Nach und nach stellte sich aber heraus, dass manche Krat mehrmals zur Paketverteilung kamen, andere dort aber gar nicht erschienen, weil sie krank oder bettlägerig waren. Um auch sie zu erreichen, entschloss man sich zu einem anderen Verteilungsmodus, man besuchte jede einzelne Familie und verteilte die Pakete an den Türen. Bei den Goor, Teen und im Miska-Reich waren private Helfer damit beschäftigt, die Pakete zu packen, sie waren im Dauereinsatz. Bei uns in Ta`amervan hatte die Verteilstelle einen Außenposten eingerichtet, an dem die Goor die Pakete packten und auf LKWs luden. Marietta und ich waren an der Paketverteilung beteiligt, wir waren froh, helfen zu können, wir hatten den Kriegsverlauf mit Sorgen verfolgt und wollten zur Wiederherstellung geordneter Zustände bei den Krat beitragen. Nachdem die Kriegsgefangenen kurze Zeit nach ihrer Inhaftierung an ihre Arbeitsplätze zurückgekehrt waren, ging es ganz allmählich mit der Wirtschaft aufwärts. Die Rüstungsindustrie wurde zerschlagen und auf Friedensproduktion umgestellt, so wurden aus Teilen der Granaten Kochtöpfe hergestellt, die Panzerproduktion wurde eingestellt, stattdessen wurden LKWs gebaut. Nicht überall verlief die Produktionsumstellung reibungslos, so musste die Fertigung von Raketen ersatzlos eingestellt, die Sprengköpfe mussten in einem aufwändigen Verfahren unschädlich gemacht werden. Die Fabriken konnten aber, nach mehr oder weniger massiver Umrüstung der Maschinen, auf Friedensproduktion umgestellt werden.

Die in der „Hällstatt-Konferenz“ festgelegte Demilitarisierung war nicht so schwer einzuleiten und mit der Zeit gelang es auch, die hohe Hürde der Produktionsumstellung vollständig zu überwinden. Die Besatzungsmächte wurden nach und nach zu einer akzeptierten Instanz, und die Krat merkten schnell, dass das Leben ohne die totalitären Allüren eines Turkka einen viel angenehmeren Verlauf nahm. Ganz früh begannen die Alliierten, dafür zu sorgen, dass die Krat-Kinder in den Schulen nach demokratischen Grundsätzen erzogen wurden.

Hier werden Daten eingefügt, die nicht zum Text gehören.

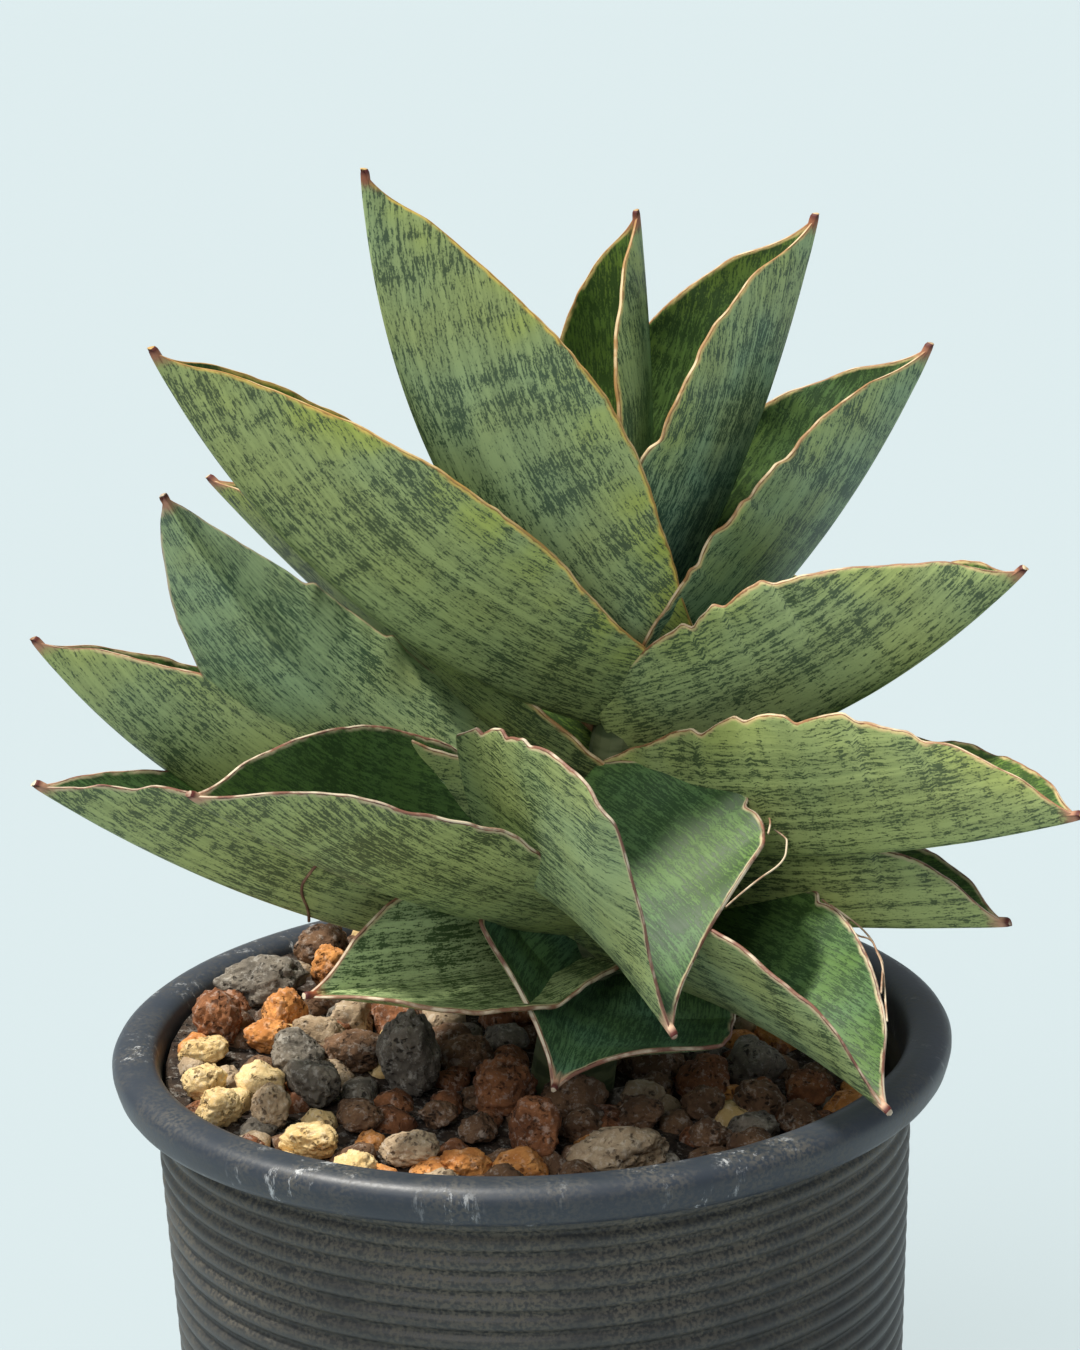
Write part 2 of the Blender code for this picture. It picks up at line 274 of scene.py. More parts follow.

Der Prozess der „Reedukation“ setzte dort an, es mussten in der Anfangszeit nur genügend Lehrer gefunden werden, die fähig waren, nach den neuen Grundsätzen zu unterrichten. Die Lehrerausbildung wurde umstrukturiert, es wurden aber Lehrer im Dienst belassen, die nicht oder nur wenig vom Turkka-System infiziert worden waren, ohne diese alten Lehrer wäre das Erziehungswesen zusammengebrochen. Schon früh trat man an Freiwillige aus den Reichen der Alliierten heran, eine Lehrerstelle im Krat-Reich zu übernehmen, auch Marietta und ich überlegten, eine Zeit lang bei den Krat zu unterrichten, zwei, drei Monate lang könnten wir das schon machen, meinten wir beide dann nach reiflicher Überlegung, man müsste uns natürlich eine Wohnung bei den Krat zur Verfügung stellen, in der wir mit Klaus-Jarmo leben könnten. Ich hätte die Zeit der Semesterferien, genau wie auch Marietta, dann müssten wir wieder nach Ta`amervan zurück, unseren Besuch in Kavaniemei müssten wir verschieben. Es war unser festes Bestreben, den Krat-Kindern demokratische Verhaltensweisen beizubringen und wir beantworteten eine allgemeine Anfrage des Alliierten Kontrollrates positiv, wir wollten für zwei Monate zu den Krat und dort unterrichten.